» **STATED PROBLEM**
Search the material below for the word "axes". Copy every line that has it.

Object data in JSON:
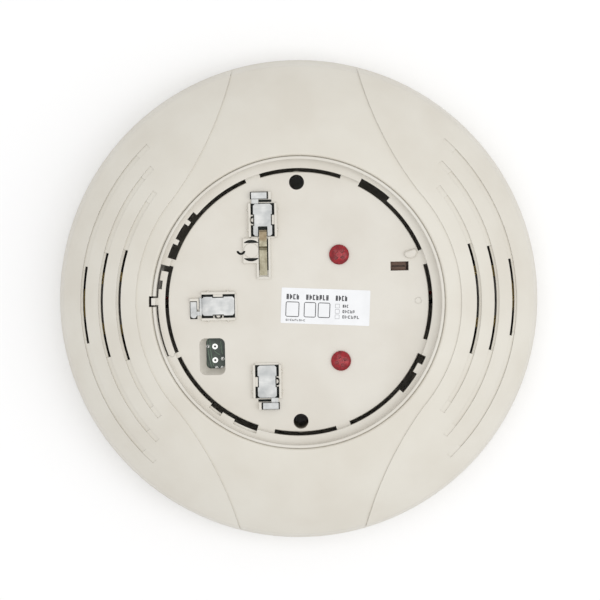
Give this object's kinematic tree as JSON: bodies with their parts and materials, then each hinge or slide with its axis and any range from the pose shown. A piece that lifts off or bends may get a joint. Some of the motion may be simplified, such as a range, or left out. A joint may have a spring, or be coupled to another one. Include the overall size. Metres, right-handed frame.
{
  "type": "fire detector sounder base",
  "caption": "Round ivory sounder base for a ceiling fire detector, with curved sound slits, a recessed bayonet socket, sprung contacts and a locking latch.",
  "frame": {"origin": "centre of the flat rear face, where the base meets the ceiling or back box", "axes": "+Z out of the face towards the detector head, +Y towards the upper mounting hole, +X to the right seen from the front"},
  "size_m": [0.182, 0.182, 0.042],
  "materials": {
    "ivory_cover": "fine matt moulding",
    "ivory_socket": "fine matt moulding",
    "ivory_rear": "matt moulding",
    "contact_metal": "plated spring metal, dull",
    "spring_bronze": "tarnished phosphor bronze",
    "red_screw": "red dyed zinc, satin",
    "label_paper": "matt printed label",
    "board_green": "solder resist, satin",
    "solder": "bright solder",
    "connector_brown": "satin moulding",
    "chip_black": "moulded epoxy",
    "black_plastic": "matt moulding",
    "terminal_plastic": "satin moulding",
    "terminal_brass": "plain",
    "steel_screw": "bright zinc",
    "capacitor_can": "sleeved can",
    "transformer_tape": "polyester tape",
    "piezo_brass": "thin sheet",
    "piezo_ceramic": "fired, silvered",
    "lead_red": "insulation",
    "lead_black": "insulation"
  },
  "bodies": {
    "base": {"address_label": "label_paper", "chip_parts": "chip_black", "contact_terminal_bottom": "contact_metal", "contact_terminal_left": "contact_metal", "contact_terminal_top": "contact_metal", "cover_screws": "steel_screw", "driver_transistors": "chip_black", "electrolytic_capacitors": "capacitor_can", "fixing_screws": "red_screw", "front_cover": "ivory_cover", "interface_chip": "chip_black", "link_pads": "solder", "main_pcb": "board_green", "microcontroller": "chip_black", "pcb_screws": "steel_screw", "piezo_ceramic_left": "piezo_ceramic", "piezo_ceramic_right": "piezo_ceramic", "piezo_disc_left": "piezo_brass", "piezo_disc_right": "piezo_brass", "piezo_lead_black": "lead_black", "piezo_lead_red": "lead_red", "rear_cover": "ivory_rear", "service_connector": "connector_brown", "socket_plate": "ivory_socket", "sounder_cup_left": "black_plastic", "sounder_cup_right": "black_plastic", "sounder_transformer": "transformer_tape", "terminal_block": "terminal_plastic", "terminal_clamps": "terminal_brass", "terminal_screws": "steel_screw"},
    "latch": {"locking_latch": "ivory_socket"},
    "contact_top": {"contact_leaf_top": "contact_metal"},
    "contact_left": {"contact_leaf_left": "contact_metal"},
    "contact_bottom": {"contact_leaf_bottom": "contact_metal"},
    "shorting_spring": {"supervision_spring": "spring_bronze"}
  },
  "joints": [
    {"name": "latch_flex", "type": "hinge", "parent": "base", "child": "latch", "pos_m": [-0.04737, -0.01856, 0.0375], "axis": [0, 0, 1], "range_deg": [-1.8, 1], "stiffness_Nm_per_rad": 1.5},
    {"name": "contact_top_flex", "type": "hinge", "parent": "base", "child": "contact_top", "pos_m": [-0.01285, 0.0367, 0.0368], "axis": [1, 0, 0], "range_deg": [0, 7], "stiffness_Nm_per_rad": 0.3},
    {"name": "contact_left_flex", "type": "hinge", "parent": "base", "child": "contact_left", "pos_m": [-0.03595, -0.001, 0.0368], "axis": [0, 1, 0], "range_deg": [0, 7], "stiffness_Nm_per_rad": 0.3},
    {"name": "contact_bottom_flex", "type": "hinge", "parent": "base", "child": "contact_bottom", "pos_m": [-0.0123, -0.0354, 0.0368], "axis": [-1, 0, 0], "range_deg": [0, 7], "stiffness_Nm_per_rad": 0.3},
    {"name": "shorting_spring_lift", "type": "hinge", "parent": "base", "child": "shorting_spring", "pos_m": [-0.01285, 0.0106, 0.0363], "axis": [1, 0, 0], "range_deg": [0, 3.5], "stiffness_Nm_per_rad": 0.2}
  ]
}
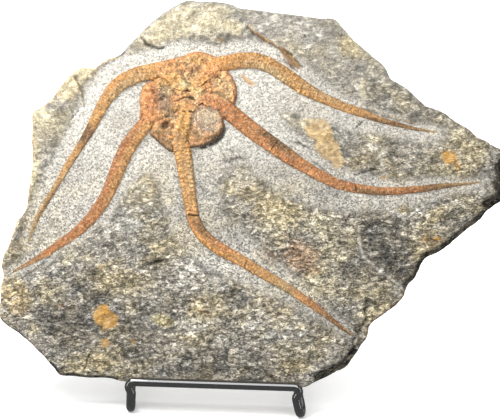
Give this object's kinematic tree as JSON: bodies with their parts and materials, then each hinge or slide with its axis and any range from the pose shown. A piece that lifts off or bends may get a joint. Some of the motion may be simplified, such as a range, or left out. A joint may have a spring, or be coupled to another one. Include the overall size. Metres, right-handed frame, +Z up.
{
  "type": "fossil brittle star",
  "caption": "Brittle star fossil in low relief on a rough mudstone slab, leaning upright on a bent wire display stand.",
  "frame": {"origin": "centre of the whole part's footprint box, on the surface that the stand's feet rest on", "axes": "+X to the right across the slab's face, +Y towards the back, +Z up; the face with the fossil looks towards -Y"},
  "size_m": [0.2008, 0.0882, 0.1603],
  "materials": {
    "rock": "rough grey and khaki split mudstone with a pale scraped zone round the fossil",
    "fossil": "matt ochre to red-brown iron-stained fossil",
    "wire": "glossy black"
  },
  "bodies": {
    "root": {"slab": "rock", "star_disc": "fossil", "arm_upper_left": "fossil", "arm_left": "fossil", "arm_front": "fossil", "arm_right": "fossil", "arm_upper_right": "fossil", "stand_front_rod": "wire", "stand_back_rod": "wire"}
  },
  "joints": []
}
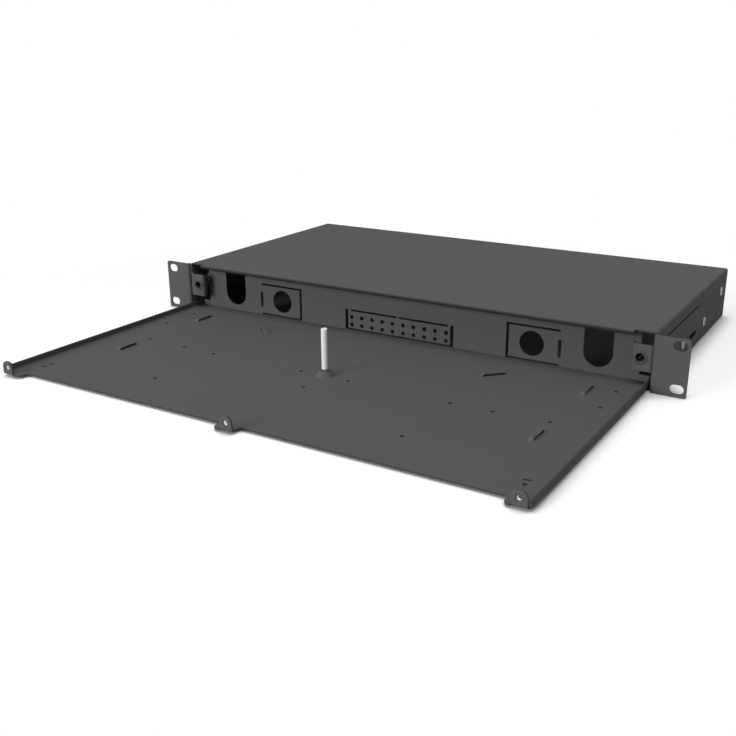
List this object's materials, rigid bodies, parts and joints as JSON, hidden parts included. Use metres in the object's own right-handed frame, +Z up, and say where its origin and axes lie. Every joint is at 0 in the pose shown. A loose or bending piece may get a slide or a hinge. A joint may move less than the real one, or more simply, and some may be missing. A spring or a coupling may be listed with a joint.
{
  "type": "fibre optic patch panel",
  "caption": "Sliding rack panel for fibre optic splices: a flat sheet-metal housing with slotted ears and a pull-out tray with a cable entry wall.",
  "frame": {"origin": "centre of the four rack slots, on the rear face of the ears", "axes": "+X to the right seen from the front, +Y back into the rack, +Z up"},
  "size_m": [0.479, 0.4401, 0.0436],
  "materials": {
    "painted_sheet": "fine powder coat",
    "zinc_fastener": "zinc plated",
    "dark_nylon": "moulded",
    "white_nylon": "moulded"
  },
  "bodies": {
    "housing": {"base_pan": "painted_sheet", "top_cover": "painted_sheet", "left_ear_bracket": "painted_sheet", "right_ear_bracket": "painted_sheet", "left_guide_rail": "painted_sheet", "right_guide_rail": "painted_sheet", "left_latch_socket": "dark_nylon", "right_latch_socket": "dark_nylon", "left_ear_screws": "zinc_fastener", "right_ear_screws": "zinc_fastener", "left_ear_nuts": "zinc_fastener", "right_ear_nuts": "zinc_fastener", "left_cover_screws": "zinc_fastener", "right_cover_screws": "zinc_fastener", "left_cover_nuts": "zinc_fastener", "right_cover_nuts": "zinc_fastener"},
    "drawer": {"drawer_tray": "painted_sheet", "drawer_rear_wall": "painted_sheet", "left_tab_nut": "zinc_fastener", "centre_tab_nut": "zinc_fastener", "right_tab_nut": "zinc_fastener", "pillar_screw": "zinc_fastener", "pillar_washer": "dark_nylon", "splice_pillar": "white_nylon"}
  },
  "joints": [
    {"name": "drawer_slide", "type": "slide", "parent": "housing", "child": "drawer", "axis": [0, 1, 0], "range_m": [0, 0.2119]}
  ]
}
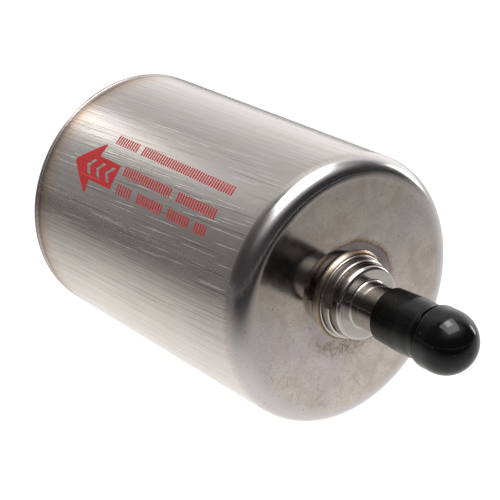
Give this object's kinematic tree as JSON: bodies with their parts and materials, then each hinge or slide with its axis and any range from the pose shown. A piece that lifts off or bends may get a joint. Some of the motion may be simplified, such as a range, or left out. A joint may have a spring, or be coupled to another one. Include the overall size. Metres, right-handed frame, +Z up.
{
  "type": "in-line canister filter",
  "caption": "In-line magnetic canister filter with a beaded hose stub and pull-off cap at each end, a pleated element and a sprung bypass valve.",
  "frame": {"origin": "on the can's axis, half way along the can and the whole object", "axes": "+X along the can's axis to the inlet end, +Z up with the can lying on its side, +Y completes the frame"},
  "size_m": [0.1402, 0.056, 0.056],
  "materials": {
    "can_steel": "fine axial brushing, satin",
    "weld_metal": "heat-tinted seam weld",
    "boss_steel": "turned, bright edges",
    "ring_steel": "bright spring steel",
    "braze_alloy": "golden braze with heat tint",
    "plated_steel": "nickel plated and polished",
    "black_vinyl": "dipped vinyl, satin sleeve and glossy dome",
    "spring_steel": "drawn spring wire",
    "pole_steel": "stamped, zinc plated",
    "ferrite": "ground ferrite",
    "sleeve_plastic": "moulded nylon",
    "zinc_steel": "zinc-plated sheet",
    "filter_paper": "resin-treated pleated paper",
    "seal_rubber": "matte nitrile",
    "valve_brass": "turned brass"
  },
  "bodies": {
    "root": {"canister_shell": "can_steel", "outlet_end_cover": "can_steel", "rim_weld_bead": "weld_metal", "inlet_boss": "boss_steel", "outlet_boss": "boss_steel", "inlet_split_ring": "ring_steel", "outlet_split_ring": "ring_steel", "inlet_braze_fillet": "braze_alloy", "outlet_braze_fillet": "braze_alloy", "inlet_stub": "plated_steel", "outlet_stub": "plated_steel", "stack_preload_spring": "spring_steel", "flux_plate_inlet": "pole_steel", "magnet_ring": "ferrite", "magnet_sleeve": "sleeve_plastic", "magnet_rivet": "zinc_steel", "flux_plate_outlet": "pole_steel", "stack_spacer": "zinc_steel", "element_inlet_disc": "zinc_steel", "element_outlet_disc": "zinc_steel", "pleated_media": "filter_paper", "element_core_tube": "zinc_steel", "element_seat_cup": "zinc_steel", "element_outlet_gasket": "seal_rubber", "bypass_seat": "valve_brass", "bypass_cage": "zinc_steel", "bypass_spring": "spring_steel"},
    "inlet_cap": {"inlet_cap": "black_vinyl"},
    "outlet_cap": {"outlet_cap": "black_vinyl"},
    "bypass_valve": {"bypass_poppet": "valve_brass", "bypass_washer": "seal_rubber"}
  },
  "joints": [
    {"name": "inlet_cap_pull", "type": "slide", "parent": "root", "child": "inlet_cap", "axis": [1, 0, 0], "range_m": [0, 0.03], "deforming": ["inlet_cap"]},
    {"name": "outlet_cap_pull", "type": "slide", "parent": "root", "child": "outlet_cap", "axis": [-1, 0, 0], "range_m": [0, 0.03], "deforming": ["outlet_cap"]},
    {"name": "bypass_valve_lift", "type": "slide", "parent": "root", "child": "bypass_valve", "axis": [-1, 0, 0], "range_m": [0, 0.003], "stiffness_N_per_m": 800, "springref_m": -0.001, "deforming": ["bypass_spring"]}
  ]
}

» **THE SOLUTION**
  "frame": {"origin": "centre of the flat rear face, where the base meets the ceiling or back box", "axes": "+Z out of the face towards the detector head, +Y towards the upper mounting hole, +X to the right seen from the front"},
  "frame": {"origin": "centre of the whole part's footprint box, on the surface that the stand's feet rest on", "axes": "+X to the right across the slab's face, +Y towards the back, +Z up; the face with the fossil looks towards -Y"},
List this object's materials, rigid bodies, parts and joints as JSON, hidden parts included. Use metres in the object's own right-handed frame, +Z up, and say where its origin and axes lie. Every joint is at 0 in the pose shown. A loose or bending piece may get a slide or a hinge. A joint may move less than the real one, or more simply, and some may be missing. A spring or a coupling may be listed with a joint.
  "frame": {"origin": "centre of the four rack slots, on the rear face of the ears", "axes": "+X to the right seen from the front, +Y back into the rack, +Z up"},
  "frame": {"origin": "on the can's axis, half way along the can and the whole object", "axes": "+X along the can's axis to the inlet end, +Z up with the can lying on its side, +Y completes the frame"},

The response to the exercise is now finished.